President Recep Tayyip Erdogan is leaving nothing to chance.
Launching his campaign on Feb. 17 to expand the power of his office via a constitutional referendum, the President came out with rhetorical guns blazing. He likened the opponents of the proposed amendments to those who plotted the bloody July 2016 coup attempt that failed to dislodge him from power. He compared potential “no” voters to “terrorists.”
The president’s public bombast belies the fact that with less than two months to go before the April 16 vote, public support for the proposed constitutional revision is lukewarm at best. Even in a country where the pro-government faction dominates the media and authorities jail some political opponents, Erdogan’s victory in the referendum does not look assured. A poll released on Feb. 14 showed the “no” votes beating the yes votes 47.5 to 43.9 percent, with 10 percent still undecided.
The extent of opposition sets up a campaign with the highest of stakes. If the constitutional amendments pass, Erdogan stands to fortify his grasp on power. If the proposal loses, it would deal an embarrassing defeat to Erdogan, opening a new chapter of political uncertainty for the country.
There’s little question the constitutional overhaul would, if approved, hand enormous new responsibilities to Erdogan. The changes would eliminate the office of prime minister, grant the president the authority to appoint and sack ministers, limit parliament’s ability to challenge the executive, and permit the president to formally lead a political party.
Erdogan and his faction argue the changes would bring much-needed political stability to shore up the state in the face of terrorist attacks and swirling regional volatility. Opponents say the changes would fatally undermine Turkey’s already beleaguered democracy, opening an era of autocracy.
Perhaps most worrying for Erdogan and his supporters, the president’s own Justice and Development Party (known by the Turkish acronym AKP) appears to be increasingly divided over the reforms. In one public opinion poll, 35 percent of AKP members said they would not vote yes. Even Turkey’s former prime minister under Erdogan, Ahmet Davutoglu, said publicly in January that he had “concerns” about the planned constitutional overhaul.
Some are confused why the changes are needed, when Erdogan already enjoys sweeping power. In the wake of the failed and deadly coup attempt in July 2016, Erdogan’s government suspended or detained tens of thousands of civil servants and military officials. Dozens of news organizations were closed. At least 12 opposition members of parliament have been detained. With these kinds of powers already in his possession, why transform the constitution?

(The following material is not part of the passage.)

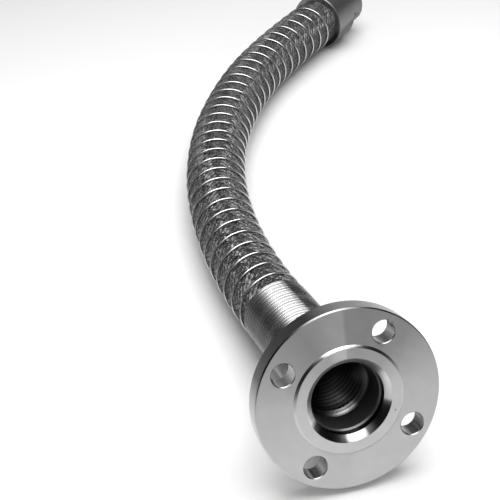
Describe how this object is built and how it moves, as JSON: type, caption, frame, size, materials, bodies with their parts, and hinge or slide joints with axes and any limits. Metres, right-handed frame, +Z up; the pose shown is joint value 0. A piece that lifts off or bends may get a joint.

“They have failed to explain to their own people what it actually means to change the constitution and go for a presidential system. Not everyone understands what Erdogan is trying to do,” says Burak Kadercan, an expert on Turkish politics at the U.S. Naval War College.
But privately, some members are expressing concerns about the potential for a massive centralization of power in the hands of the executive. “Obviously it is not a democratic move, and so there is this kind of uneasiness on the part of the [AKP] people,” Etyen Mahcupyan, a prominent journalist and former advisor to Davutoglu, tells TIME. “It’s like the pot boiling.”
The opposition within the ruling party remains a silent movement. Aside from Davutoglu’s gentle statement of misgivings, no major AKP figures have come forward to oppose the president. The former prime minister himself felt compelled to resign in May 2016, in a move that analysts said was prompted in part by his failure to lend full-throated support for Erdogan’s proposed constitutional changes.
“No one is in a position to come forward and challenge Tayyip Erdogan. So that’s the situation: there is discontent. There is this energy of a kind of opposition, but it is not said out loud very much,” adds Mahcupyan, in a phone interview.
That’s not a big surprise given how Erdogan has sidelined his rivals. The “no” campaign has been demonized and most of the media fear reprisals if they challenge the president. In addition, the left-wing, pro-Kurdish Peoples’ Democratic Party (HDP) is reeling following the arrest of dozens of its top leaders, including members of parliament. The clampdown on the party could depress turnout among minority Kurdish voters, a majority of whom are believed to oppose the constitutional changes.
“It’s going to be tough. We are not well organized now because of all this pressure, but we know that there is a deep dissatisfaction against Erdogan, particularly as the economic crisis is deepening. There is definitely a chance. So, it is not a done deal for President Erdogan,” says Hisyar Ozsoy, a lawmaker affiliated with the opposition HDP.
In the weeks leading up to the referendum, Erdogan is expected to campaign heavily for a “yes” vote, traveling the country in a campaign stressing the themes of security and stability. The president remains a popular, if polarizing figure, and he could yet translate his charisma into a win in the referendum.
Increasingly, the vote seems less about changes to the constitution, and more on the president himself. “He has a lot of stake in this,” says Kadercan. “He personalized this by putting himself back into the field, and putting his name behind yes.”